# [Listed records]
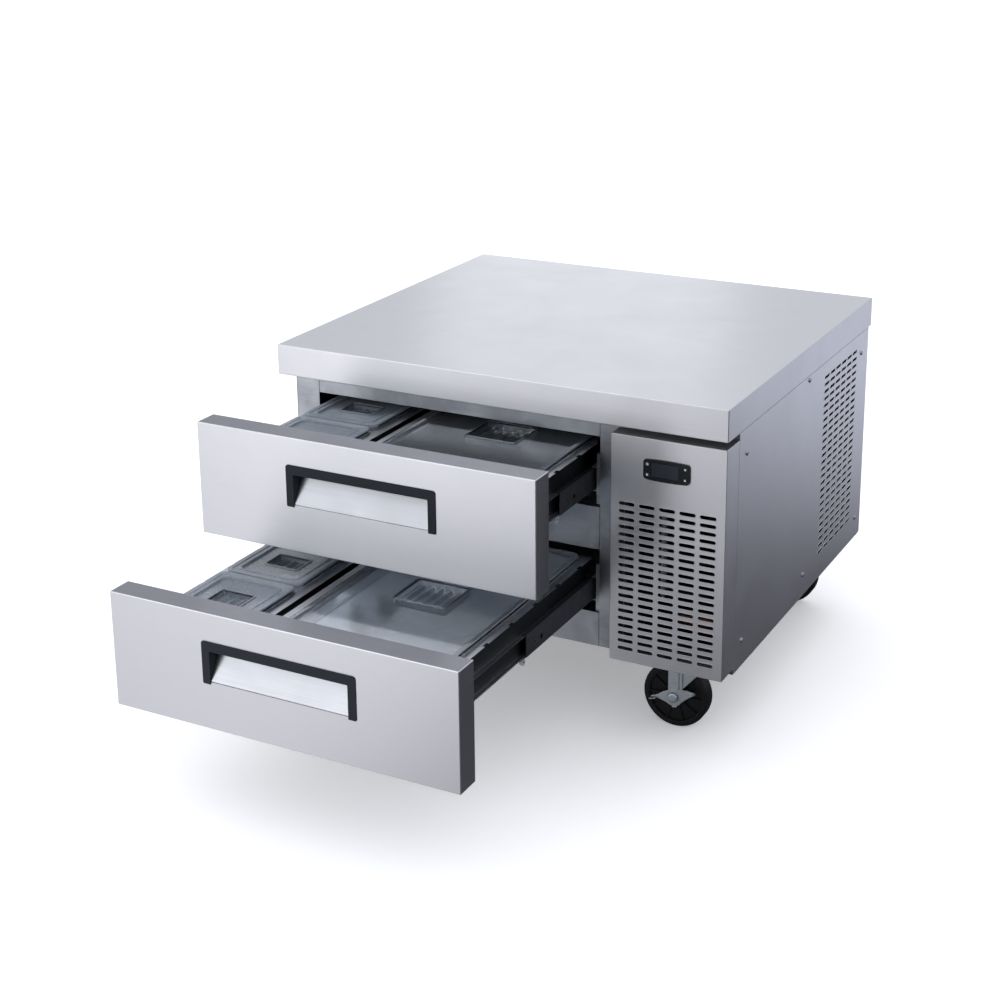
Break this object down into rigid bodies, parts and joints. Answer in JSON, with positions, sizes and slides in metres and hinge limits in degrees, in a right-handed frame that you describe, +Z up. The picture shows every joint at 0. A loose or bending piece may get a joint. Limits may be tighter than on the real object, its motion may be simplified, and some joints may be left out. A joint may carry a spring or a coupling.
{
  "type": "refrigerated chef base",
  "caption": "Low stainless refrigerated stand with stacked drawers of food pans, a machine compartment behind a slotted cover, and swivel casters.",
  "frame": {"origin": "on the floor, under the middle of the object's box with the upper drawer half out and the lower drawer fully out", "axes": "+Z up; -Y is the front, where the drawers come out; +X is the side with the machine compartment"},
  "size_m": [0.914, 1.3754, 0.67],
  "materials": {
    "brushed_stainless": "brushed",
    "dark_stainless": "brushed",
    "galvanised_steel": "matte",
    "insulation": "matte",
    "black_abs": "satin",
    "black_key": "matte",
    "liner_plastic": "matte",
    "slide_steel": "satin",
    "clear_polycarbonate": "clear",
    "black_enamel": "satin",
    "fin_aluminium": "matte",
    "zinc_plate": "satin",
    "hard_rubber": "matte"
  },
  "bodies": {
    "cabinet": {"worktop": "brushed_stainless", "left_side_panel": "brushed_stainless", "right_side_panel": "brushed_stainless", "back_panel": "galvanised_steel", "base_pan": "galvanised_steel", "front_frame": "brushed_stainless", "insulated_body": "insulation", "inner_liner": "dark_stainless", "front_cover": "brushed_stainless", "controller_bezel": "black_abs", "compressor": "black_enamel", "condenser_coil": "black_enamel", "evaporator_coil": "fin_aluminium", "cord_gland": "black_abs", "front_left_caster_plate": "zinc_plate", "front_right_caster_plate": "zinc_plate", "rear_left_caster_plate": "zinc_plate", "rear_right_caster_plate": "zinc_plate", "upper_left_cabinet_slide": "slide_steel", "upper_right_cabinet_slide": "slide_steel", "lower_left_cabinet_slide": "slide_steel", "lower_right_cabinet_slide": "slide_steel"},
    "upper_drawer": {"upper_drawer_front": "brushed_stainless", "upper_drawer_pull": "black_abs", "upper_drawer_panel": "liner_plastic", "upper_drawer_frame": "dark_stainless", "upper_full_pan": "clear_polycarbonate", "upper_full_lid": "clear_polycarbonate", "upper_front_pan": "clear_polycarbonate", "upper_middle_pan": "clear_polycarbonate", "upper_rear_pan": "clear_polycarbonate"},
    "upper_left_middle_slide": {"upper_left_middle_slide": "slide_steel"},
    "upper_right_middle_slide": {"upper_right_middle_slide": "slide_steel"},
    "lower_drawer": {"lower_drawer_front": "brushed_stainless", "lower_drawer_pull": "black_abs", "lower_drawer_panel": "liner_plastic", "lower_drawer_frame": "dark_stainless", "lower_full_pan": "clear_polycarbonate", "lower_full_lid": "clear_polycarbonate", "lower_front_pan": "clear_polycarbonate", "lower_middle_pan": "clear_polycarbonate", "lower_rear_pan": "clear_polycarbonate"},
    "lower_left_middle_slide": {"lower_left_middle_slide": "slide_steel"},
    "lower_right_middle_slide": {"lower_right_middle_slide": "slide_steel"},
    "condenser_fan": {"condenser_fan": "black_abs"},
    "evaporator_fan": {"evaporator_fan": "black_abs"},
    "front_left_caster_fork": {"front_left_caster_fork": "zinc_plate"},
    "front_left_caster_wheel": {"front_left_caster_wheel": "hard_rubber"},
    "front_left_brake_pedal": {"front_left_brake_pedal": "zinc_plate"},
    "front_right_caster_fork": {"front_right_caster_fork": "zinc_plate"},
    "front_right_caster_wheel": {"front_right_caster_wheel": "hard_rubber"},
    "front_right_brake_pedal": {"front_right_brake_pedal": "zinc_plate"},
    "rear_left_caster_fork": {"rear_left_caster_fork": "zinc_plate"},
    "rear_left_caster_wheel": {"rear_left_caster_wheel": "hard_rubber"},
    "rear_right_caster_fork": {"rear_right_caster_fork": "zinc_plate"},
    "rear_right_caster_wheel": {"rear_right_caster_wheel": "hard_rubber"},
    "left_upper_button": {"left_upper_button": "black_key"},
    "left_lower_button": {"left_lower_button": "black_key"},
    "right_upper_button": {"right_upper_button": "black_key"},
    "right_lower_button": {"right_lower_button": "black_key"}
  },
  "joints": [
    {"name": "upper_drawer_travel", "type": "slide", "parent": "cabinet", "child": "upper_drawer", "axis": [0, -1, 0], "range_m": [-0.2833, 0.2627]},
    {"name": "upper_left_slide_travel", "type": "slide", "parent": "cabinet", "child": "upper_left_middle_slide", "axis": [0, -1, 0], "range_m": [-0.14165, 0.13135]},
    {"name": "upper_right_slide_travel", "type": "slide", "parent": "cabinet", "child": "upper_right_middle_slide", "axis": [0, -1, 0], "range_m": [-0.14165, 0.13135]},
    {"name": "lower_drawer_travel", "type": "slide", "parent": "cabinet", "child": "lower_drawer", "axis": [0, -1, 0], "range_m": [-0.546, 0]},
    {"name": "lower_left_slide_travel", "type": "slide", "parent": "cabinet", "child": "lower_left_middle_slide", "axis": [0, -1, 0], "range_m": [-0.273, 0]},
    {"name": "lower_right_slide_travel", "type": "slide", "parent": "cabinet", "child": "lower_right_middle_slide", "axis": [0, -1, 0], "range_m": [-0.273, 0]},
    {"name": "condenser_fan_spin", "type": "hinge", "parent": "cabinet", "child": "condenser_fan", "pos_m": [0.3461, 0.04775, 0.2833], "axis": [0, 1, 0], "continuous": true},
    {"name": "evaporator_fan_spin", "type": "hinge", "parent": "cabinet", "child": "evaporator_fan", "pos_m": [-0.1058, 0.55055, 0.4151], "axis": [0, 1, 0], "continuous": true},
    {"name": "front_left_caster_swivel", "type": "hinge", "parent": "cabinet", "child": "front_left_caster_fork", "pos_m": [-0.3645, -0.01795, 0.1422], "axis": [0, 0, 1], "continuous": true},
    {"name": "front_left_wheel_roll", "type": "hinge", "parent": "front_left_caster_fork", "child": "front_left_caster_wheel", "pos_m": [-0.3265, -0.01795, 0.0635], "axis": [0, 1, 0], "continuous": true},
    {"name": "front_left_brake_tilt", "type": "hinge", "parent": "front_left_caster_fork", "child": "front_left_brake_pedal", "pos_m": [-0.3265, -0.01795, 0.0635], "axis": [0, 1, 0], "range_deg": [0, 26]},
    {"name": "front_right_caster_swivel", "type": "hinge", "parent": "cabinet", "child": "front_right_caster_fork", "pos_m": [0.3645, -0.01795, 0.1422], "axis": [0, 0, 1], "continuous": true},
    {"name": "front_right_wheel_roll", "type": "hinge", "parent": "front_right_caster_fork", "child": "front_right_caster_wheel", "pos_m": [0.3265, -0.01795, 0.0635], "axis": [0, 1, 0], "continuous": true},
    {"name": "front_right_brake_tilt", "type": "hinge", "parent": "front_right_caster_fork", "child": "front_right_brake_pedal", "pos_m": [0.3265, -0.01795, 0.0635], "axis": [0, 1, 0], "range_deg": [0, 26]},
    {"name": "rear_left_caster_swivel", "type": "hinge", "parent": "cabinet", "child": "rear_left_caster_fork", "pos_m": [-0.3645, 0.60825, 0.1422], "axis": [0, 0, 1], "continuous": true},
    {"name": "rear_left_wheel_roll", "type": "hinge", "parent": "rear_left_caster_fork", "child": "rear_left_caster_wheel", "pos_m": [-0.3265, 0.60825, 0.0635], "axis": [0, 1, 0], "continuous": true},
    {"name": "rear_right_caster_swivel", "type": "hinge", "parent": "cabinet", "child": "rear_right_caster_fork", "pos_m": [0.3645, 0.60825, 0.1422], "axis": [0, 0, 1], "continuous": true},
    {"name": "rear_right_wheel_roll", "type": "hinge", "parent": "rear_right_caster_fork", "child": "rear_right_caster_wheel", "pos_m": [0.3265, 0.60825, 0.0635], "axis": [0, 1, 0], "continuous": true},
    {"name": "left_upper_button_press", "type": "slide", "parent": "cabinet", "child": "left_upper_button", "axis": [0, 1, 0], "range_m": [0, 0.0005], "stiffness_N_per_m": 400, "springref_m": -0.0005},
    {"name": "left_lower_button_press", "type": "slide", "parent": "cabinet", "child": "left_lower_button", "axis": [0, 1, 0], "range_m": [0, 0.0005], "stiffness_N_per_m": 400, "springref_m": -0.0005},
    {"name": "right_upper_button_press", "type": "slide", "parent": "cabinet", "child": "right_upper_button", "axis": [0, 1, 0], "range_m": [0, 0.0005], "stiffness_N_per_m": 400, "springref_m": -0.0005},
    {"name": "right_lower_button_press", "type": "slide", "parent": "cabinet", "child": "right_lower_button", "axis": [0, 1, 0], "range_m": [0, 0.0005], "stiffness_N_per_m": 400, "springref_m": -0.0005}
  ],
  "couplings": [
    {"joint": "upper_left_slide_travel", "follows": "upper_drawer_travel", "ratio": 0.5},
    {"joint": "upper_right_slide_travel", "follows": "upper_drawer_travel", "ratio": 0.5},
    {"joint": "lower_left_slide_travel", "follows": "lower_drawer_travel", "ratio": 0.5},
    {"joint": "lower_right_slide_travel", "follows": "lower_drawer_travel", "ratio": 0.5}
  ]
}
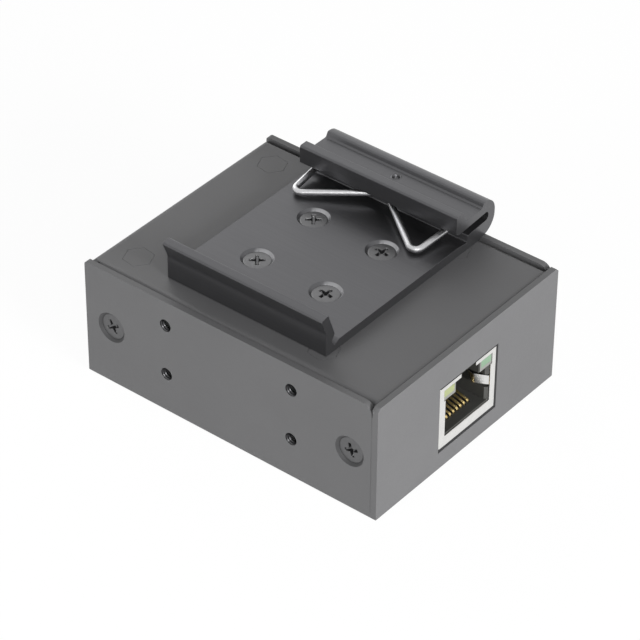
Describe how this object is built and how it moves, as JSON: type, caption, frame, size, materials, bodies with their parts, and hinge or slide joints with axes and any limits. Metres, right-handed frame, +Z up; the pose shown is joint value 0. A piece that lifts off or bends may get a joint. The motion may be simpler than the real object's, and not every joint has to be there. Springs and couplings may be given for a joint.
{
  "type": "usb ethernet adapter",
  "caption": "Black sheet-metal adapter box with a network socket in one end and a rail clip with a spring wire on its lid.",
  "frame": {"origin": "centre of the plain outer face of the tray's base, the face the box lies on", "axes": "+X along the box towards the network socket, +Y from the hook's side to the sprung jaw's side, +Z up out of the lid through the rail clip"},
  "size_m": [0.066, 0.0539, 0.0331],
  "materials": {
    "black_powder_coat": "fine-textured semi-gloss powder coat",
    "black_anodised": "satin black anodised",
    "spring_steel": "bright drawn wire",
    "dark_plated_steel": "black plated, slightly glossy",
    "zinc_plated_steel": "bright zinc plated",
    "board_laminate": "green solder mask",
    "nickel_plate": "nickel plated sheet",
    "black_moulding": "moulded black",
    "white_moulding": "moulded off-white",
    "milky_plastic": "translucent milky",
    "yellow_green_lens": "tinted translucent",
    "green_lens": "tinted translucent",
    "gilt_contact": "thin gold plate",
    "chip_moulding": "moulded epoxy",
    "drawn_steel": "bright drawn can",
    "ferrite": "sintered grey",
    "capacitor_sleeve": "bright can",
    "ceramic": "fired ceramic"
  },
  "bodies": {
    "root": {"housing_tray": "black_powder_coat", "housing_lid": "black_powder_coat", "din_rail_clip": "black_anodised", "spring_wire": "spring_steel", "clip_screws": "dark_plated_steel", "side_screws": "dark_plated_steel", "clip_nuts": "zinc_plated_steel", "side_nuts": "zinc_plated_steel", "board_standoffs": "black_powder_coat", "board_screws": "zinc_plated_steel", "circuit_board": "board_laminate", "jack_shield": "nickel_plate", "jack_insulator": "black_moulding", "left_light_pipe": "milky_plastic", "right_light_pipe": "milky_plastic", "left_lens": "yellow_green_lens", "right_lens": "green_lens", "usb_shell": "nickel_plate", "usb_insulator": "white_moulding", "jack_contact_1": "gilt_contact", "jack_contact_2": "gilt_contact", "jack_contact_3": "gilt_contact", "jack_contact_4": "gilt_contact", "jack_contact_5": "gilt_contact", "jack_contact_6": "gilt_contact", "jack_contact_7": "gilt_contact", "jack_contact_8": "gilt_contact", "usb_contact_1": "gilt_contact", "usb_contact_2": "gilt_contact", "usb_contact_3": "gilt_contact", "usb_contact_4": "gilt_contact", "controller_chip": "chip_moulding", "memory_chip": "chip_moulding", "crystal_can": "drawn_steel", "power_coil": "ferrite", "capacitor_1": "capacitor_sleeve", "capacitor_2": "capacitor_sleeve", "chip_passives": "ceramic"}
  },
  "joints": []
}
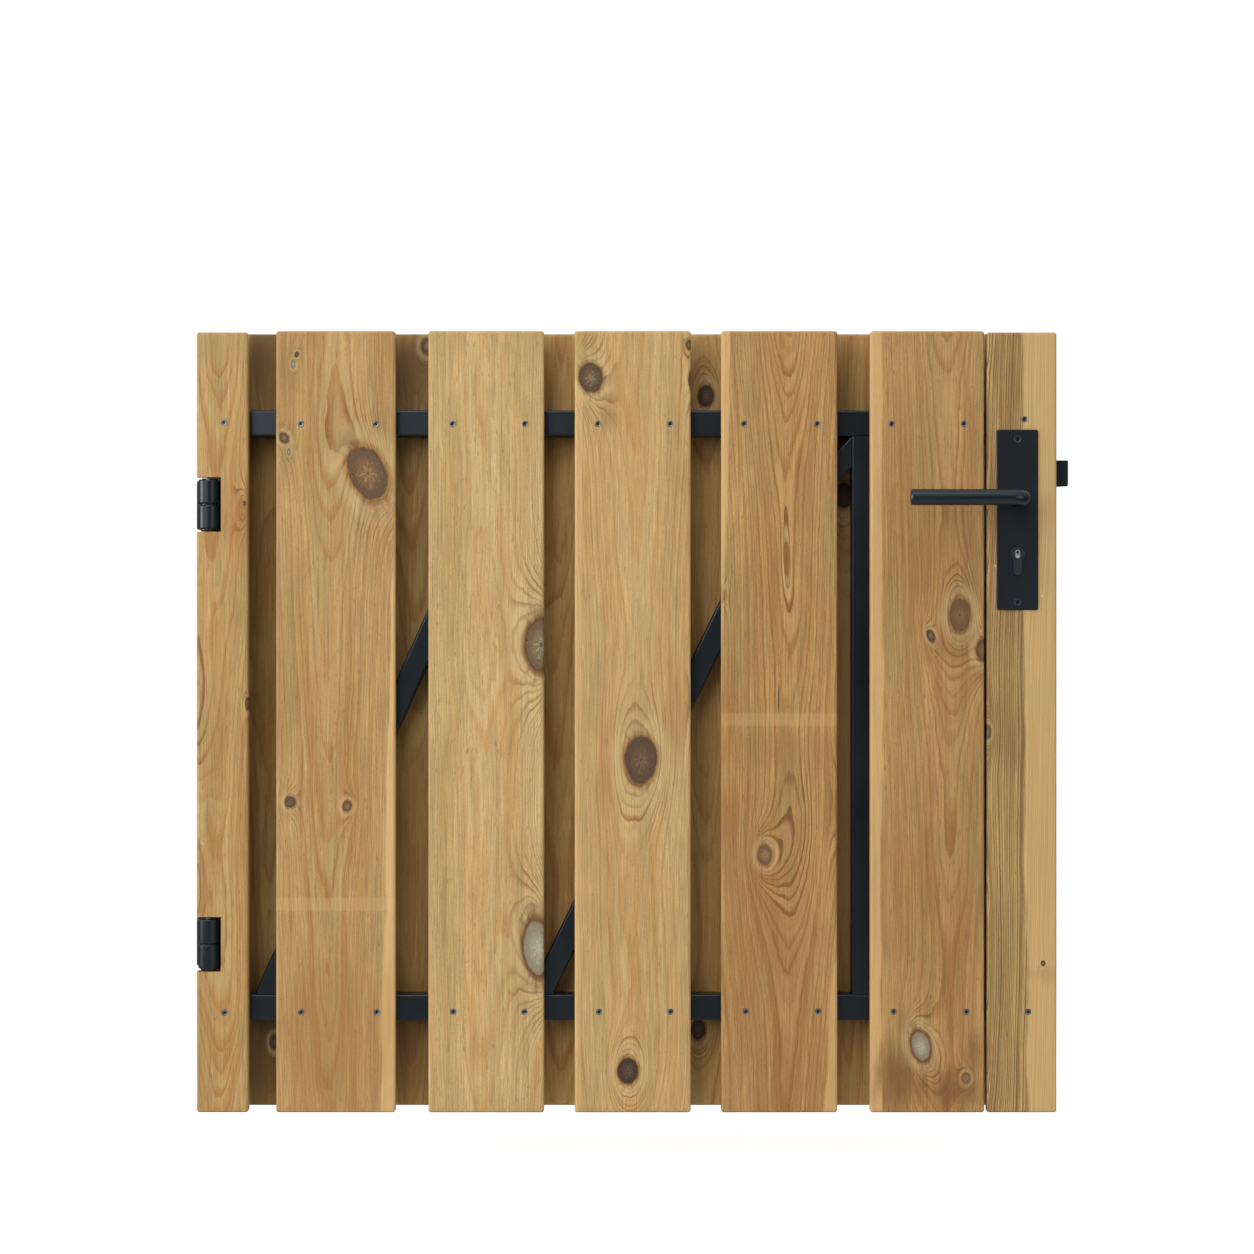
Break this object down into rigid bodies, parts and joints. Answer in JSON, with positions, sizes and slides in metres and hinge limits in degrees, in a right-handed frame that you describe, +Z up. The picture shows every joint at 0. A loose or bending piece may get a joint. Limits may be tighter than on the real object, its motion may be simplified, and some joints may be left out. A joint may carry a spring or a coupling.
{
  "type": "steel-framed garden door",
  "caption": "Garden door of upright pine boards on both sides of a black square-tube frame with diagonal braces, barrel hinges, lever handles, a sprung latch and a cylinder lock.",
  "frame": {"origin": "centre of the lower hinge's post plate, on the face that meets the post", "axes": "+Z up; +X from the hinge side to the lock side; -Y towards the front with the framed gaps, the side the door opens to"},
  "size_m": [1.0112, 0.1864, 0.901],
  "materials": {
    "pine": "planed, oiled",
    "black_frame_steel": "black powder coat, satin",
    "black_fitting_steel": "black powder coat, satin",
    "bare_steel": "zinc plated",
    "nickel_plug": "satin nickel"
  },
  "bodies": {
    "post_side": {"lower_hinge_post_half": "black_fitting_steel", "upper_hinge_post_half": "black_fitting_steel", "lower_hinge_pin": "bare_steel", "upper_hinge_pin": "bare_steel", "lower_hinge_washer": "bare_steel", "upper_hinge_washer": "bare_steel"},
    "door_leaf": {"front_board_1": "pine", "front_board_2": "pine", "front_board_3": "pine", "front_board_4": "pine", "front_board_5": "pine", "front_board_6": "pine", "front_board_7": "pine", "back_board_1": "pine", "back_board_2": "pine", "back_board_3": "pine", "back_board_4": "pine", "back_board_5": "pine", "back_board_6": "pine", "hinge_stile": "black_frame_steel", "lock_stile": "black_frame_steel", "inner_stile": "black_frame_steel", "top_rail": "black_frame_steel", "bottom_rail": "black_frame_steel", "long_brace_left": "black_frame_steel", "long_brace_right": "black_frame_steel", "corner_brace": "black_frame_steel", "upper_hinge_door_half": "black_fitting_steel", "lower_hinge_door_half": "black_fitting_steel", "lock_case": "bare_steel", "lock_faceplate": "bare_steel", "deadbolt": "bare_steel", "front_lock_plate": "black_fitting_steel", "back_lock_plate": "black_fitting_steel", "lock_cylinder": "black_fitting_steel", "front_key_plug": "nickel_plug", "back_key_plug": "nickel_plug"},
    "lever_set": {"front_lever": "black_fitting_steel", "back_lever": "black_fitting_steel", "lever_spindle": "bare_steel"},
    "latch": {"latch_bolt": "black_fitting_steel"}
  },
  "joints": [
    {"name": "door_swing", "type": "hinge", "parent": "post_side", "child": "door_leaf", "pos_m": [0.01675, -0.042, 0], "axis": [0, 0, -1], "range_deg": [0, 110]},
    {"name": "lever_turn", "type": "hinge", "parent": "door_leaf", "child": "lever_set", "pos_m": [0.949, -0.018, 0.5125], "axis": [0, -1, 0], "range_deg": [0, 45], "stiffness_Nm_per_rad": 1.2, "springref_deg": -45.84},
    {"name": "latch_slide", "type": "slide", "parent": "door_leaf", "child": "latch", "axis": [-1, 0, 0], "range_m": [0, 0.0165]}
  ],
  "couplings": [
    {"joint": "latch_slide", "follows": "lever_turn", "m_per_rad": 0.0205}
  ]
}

# [Request]
Find the lines holding "object" and list every one.

# [Exercise solution]
Break this object down into rigid bodies, parts and joints. Answer in JSON, with positions, sizes and slides in metres and hinge limits in degrees, in a right-handed frame that you describe, +Z up. The picture shows every joint at 0. A loose or bending piece may get a joint. Limits may be tighter than on the real object, its motion may be simplified, and some joints may be left out. A joint may carry a spring or a coupling.
  "frame": {"origin": "on the floor, under the middle of the object's box with the upper drawer half out and the lower drawer fully out", "axes": "+Z up; -Y is the front, where the drawers come out; +X is the side with the machine compartment"},
Describe how this object is built and how it moves, as JSON: type, caption, frame, size, materials, bodies with their parts, and hinge or slide joints with axes and any limits. Metres, right-handed frame, +Z up; the pose shown is joint value 0. A piece that lifts off or bends may get a joint. The motion may be simpler than the real object's, and not every joint has to be there. Springs and couplings may be given for a joint.
Break this object down into rigid bodies, parts and joints. Answer in JSON, with positions, sizes and slides in metres and hinge limits in degrees, in a right-handed frame that you describe, +Z up. The picture shows every joint at 0. A loose or bending piece may get a joint. Limits may be tighter than on the real object, its motion may be simplified, and some joints may be left out. A joint may carry a spring or a coupling.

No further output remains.